### Exercise brief:
Reproduce each line exactly, including spacing and punctuation.

### Record excerpts:

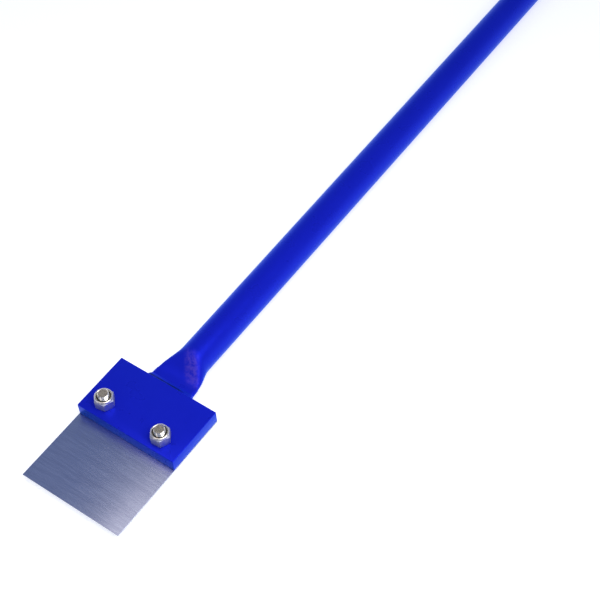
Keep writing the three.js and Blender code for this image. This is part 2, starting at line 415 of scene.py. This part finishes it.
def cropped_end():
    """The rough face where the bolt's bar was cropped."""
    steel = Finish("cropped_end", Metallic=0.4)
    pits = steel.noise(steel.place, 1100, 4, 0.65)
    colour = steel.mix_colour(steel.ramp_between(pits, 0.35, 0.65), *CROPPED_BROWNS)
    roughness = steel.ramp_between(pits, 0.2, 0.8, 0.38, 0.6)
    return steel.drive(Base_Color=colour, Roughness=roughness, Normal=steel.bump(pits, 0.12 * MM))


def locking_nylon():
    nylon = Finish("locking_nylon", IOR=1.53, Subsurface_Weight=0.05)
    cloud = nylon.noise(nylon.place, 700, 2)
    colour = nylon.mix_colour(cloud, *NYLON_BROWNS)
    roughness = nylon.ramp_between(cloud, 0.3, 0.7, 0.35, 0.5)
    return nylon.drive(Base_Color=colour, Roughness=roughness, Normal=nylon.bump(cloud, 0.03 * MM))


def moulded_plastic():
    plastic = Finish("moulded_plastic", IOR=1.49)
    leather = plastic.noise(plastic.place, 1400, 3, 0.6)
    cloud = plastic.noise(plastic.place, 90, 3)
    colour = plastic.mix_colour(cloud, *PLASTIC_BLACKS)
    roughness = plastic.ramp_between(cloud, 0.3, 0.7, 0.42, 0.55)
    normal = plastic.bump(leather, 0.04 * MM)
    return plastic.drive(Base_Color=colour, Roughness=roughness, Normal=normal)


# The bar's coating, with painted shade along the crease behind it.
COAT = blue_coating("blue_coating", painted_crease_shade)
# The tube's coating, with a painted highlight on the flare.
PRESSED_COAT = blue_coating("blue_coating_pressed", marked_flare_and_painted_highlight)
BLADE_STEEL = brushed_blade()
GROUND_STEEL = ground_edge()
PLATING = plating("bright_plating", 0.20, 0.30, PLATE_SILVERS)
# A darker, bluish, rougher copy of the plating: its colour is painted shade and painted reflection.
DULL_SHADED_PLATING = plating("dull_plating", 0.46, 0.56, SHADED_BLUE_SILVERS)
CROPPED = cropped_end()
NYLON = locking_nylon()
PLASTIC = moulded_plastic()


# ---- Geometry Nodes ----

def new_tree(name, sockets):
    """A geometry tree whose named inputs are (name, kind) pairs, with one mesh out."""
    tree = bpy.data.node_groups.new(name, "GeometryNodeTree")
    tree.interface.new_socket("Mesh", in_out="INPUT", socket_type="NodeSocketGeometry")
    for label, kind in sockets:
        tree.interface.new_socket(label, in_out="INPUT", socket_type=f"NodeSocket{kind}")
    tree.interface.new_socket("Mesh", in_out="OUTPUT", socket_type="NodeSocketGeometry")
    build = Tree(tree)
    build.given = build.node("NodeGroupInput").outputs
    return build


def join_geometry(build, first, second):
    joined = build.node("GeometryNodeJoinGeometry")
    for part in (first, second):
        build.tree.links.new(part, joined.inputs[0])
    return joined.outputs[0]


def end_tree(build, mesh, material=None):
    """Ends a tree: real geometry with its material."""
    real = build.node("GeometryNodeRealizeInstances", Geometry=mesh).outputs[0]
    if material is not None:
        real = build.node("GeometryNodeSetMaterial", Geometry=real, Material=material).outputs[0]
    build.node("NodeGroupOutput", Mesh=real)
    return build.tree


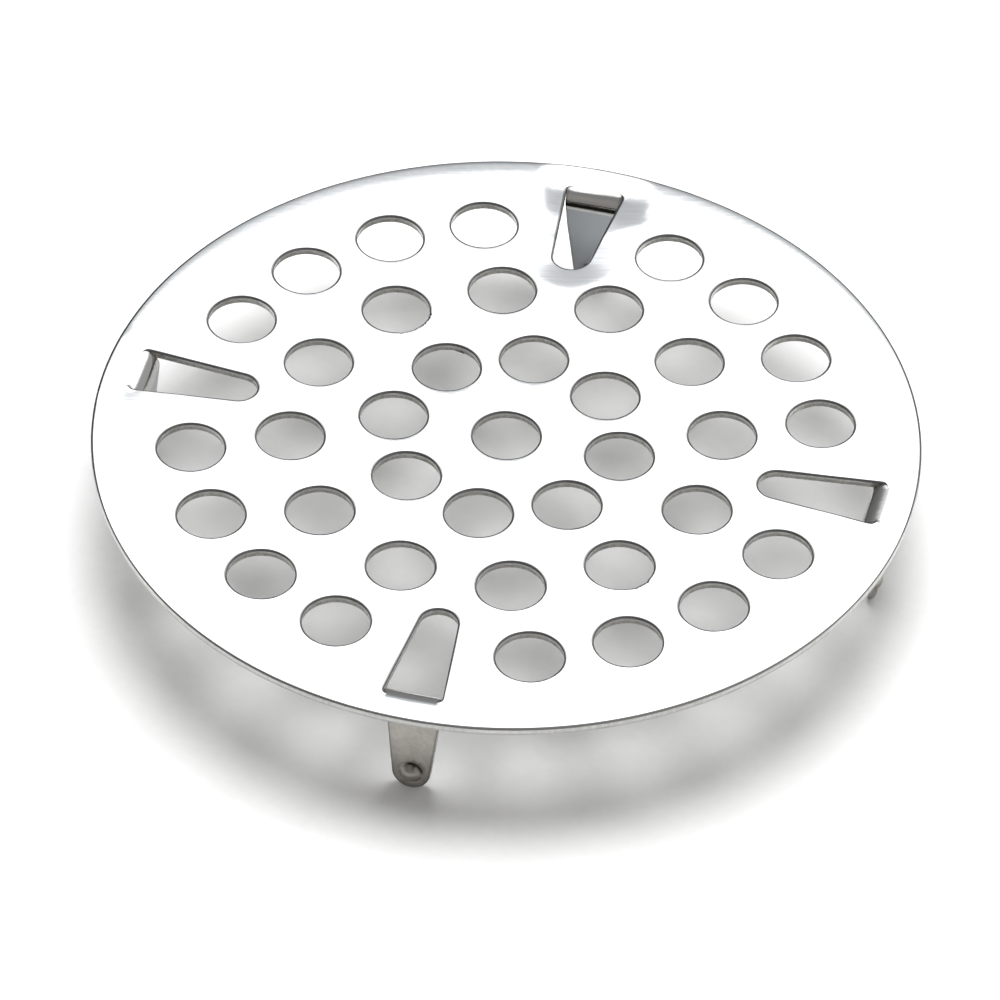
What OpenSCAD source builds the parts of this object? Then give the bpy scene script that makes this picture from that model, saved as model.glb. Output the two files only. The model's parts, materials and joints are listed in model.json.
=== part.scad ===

### Solved exercise:
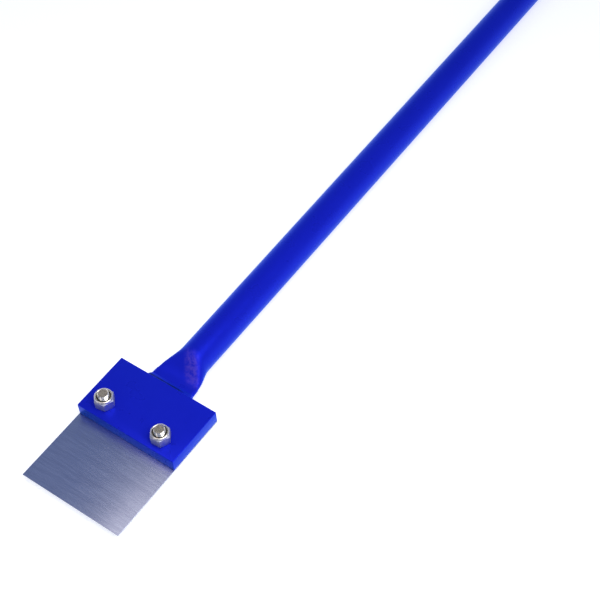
Keep writing the three.js and Blender code for this image. This is part 2, starting at line 415 of scene.py. This part finishes it.
def cropped_end():
    """The rough face where the bolt's bar was cropped."""
    steel = Finish("cropped_end", Metallic=0.4)
    pits = steel.noise(steel.place, 1100, 4, 0.65)
    colour = steel.mix_colour(steel.ramp_between(pits, 0.35, 0.65), *CROPPED_BROWNS)
    roughness = steel.ramp_between(pits, 0.2, 0.8, 0.38, 0.6)
    return steel.drive(Base_Color=colour, Roughness=roughness, Normal=steel.bump(pits, 0.12 * MM))


def locking_nylon():
    nylon = Finish("locking_nylon", IOR=1.53, Subsurface_Weight=0.05)
    cloud = nylon.noise(nylon.place, 700, 2)
    colour = nylon.mix_colour(cloud, *NYLON_BROWNS)
    roughness = nylon.ramp_between(cloud, 0.3, 0.7, 0.35, 0.5)
    return nylon.drive(Base_Color=colour, Roughness=roughness, Normal=nylon.bump(cloud, 0.03 * MM))


def moulded_plastic():
    plastic = Finish("moulded_plastic", IOR=1.49)
    leather = plastic.noise(plastic.place, 1400, 3, 0.6)
    cloud = plastic.noise(plastic.place, 90, 3)
    colour = plastic.mix_colour(cloud, *PLASTIC_BLACKS)
    roughness = plastic.ramp_between(cloud, 0.3, 0.7, 0.42, 0.55)
    normal = plastic.bump(leather, 0.04 * MM)
    return plastic.drive(Base_Color=colour, Roughness=roughness, Normal=normal)


# The bar's coating, with painted shade along the crease behind it.
COAT = blue_coating("blue_coating", painted_crease_shade)
# The tube's coating, with a painted highlight on the flare.
PRESSED_COAT = blue_coating("blue_coating_pressed", marked_flare_and_painted_highlight)
BLADE_STEEL = brushed_blade()
GROUND_STEEL = ground_edge()
PLATING = plating("bright_plating", 0.20, 0.30, PLATE_SILVERS)
# A darker, bluish, rougher copy of the plating: its colour is painted shade and painted reflection.
DULL_SHADED_PLATING = plating("dull_plating", 0.46, 0.56, SHADED_BLUE_SILVERS)
CROPPED = cropped_end()
NYLON = locking_nylon()
PLASTIC = moulded_plastic()


# ---- Geometry Nodes ----

def new_tree(name, sockets):
    """A geometry tree whose named inputs are (name, kind) pairs, with one mesh out."""
    tree = bpy.data.node_groups.new(name, "GeometryNodeTree")
    tree.interface.new_socket("Mesh", in_out="INPUT", socket_type="NodeSocketGeometry")
    for label, kind in sockets:
        tree.interface.new_socket(label, in_out="INPUT", socket_type=f"NodeSocket{kind}")
    tree.interface.new_socket("Mesh", in_out="OUTPUT", socket_type="NodeSocketGeometry")
    build = Tree(tree)
    build.given = build.node("NodeGroupInput").outputs
    return build


def join_geometry(build, first, second):
    joined = build.node("GeometryNodeJoinGeometry")
    for part in (first, second):
        build.tree.links.new(part, joined.inputs[0])
    return joined.outputs[0]


def end_tree(build, mesh, material=None):
    """Ends a tree: real geometry with its material."""
    real = build.node("GeometryNodeRealizeInstances", Geometry=mesh).outputs[0]
    if material is not None:
        real = build.node("GeometryNodeSetMaterial", Geometry=real, Material=material).outputs[0]
    build.node("NodeGroupOutput", Mesh=real)
    return build.tree


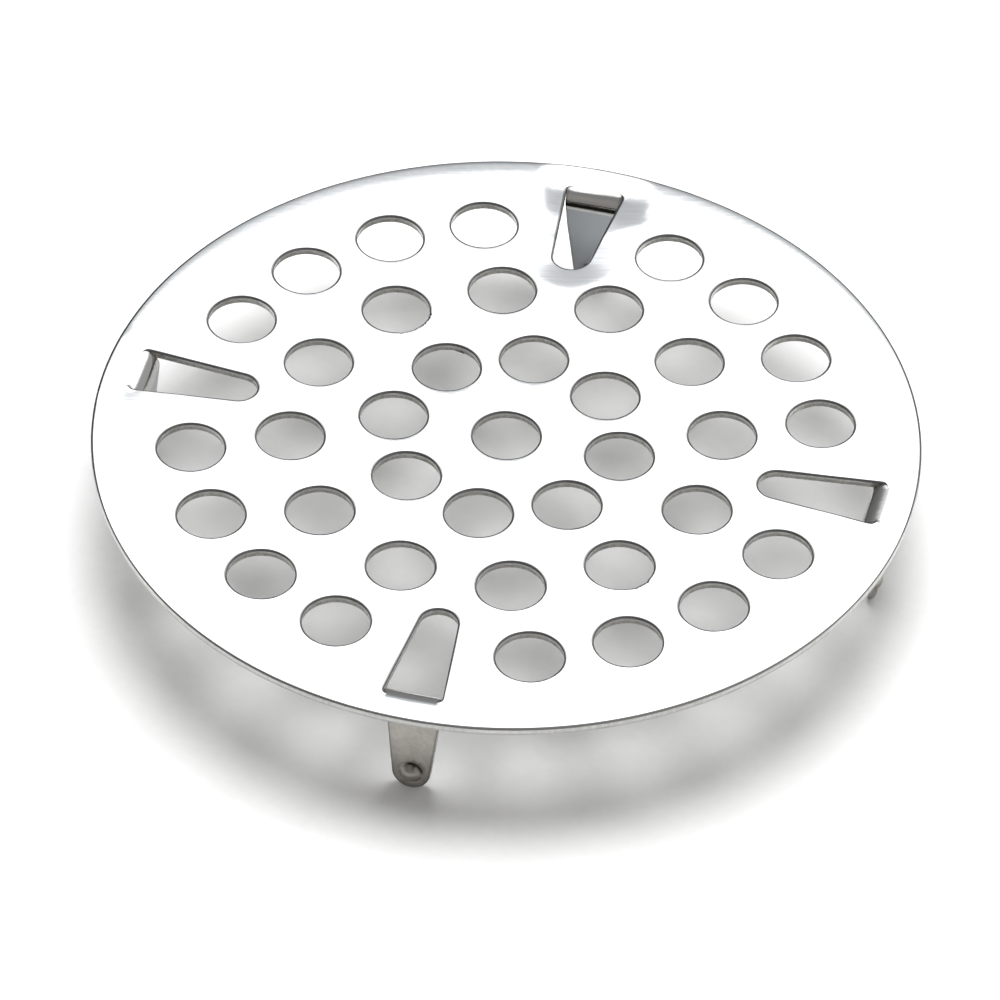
What OpenSCAD source builds the parts of this object? Then give the bpy scene script that makes this picture from that model, saved as model.glb. Output the two files only. The model's parts, materials and joints are listed in model.json.
=== part.scad ===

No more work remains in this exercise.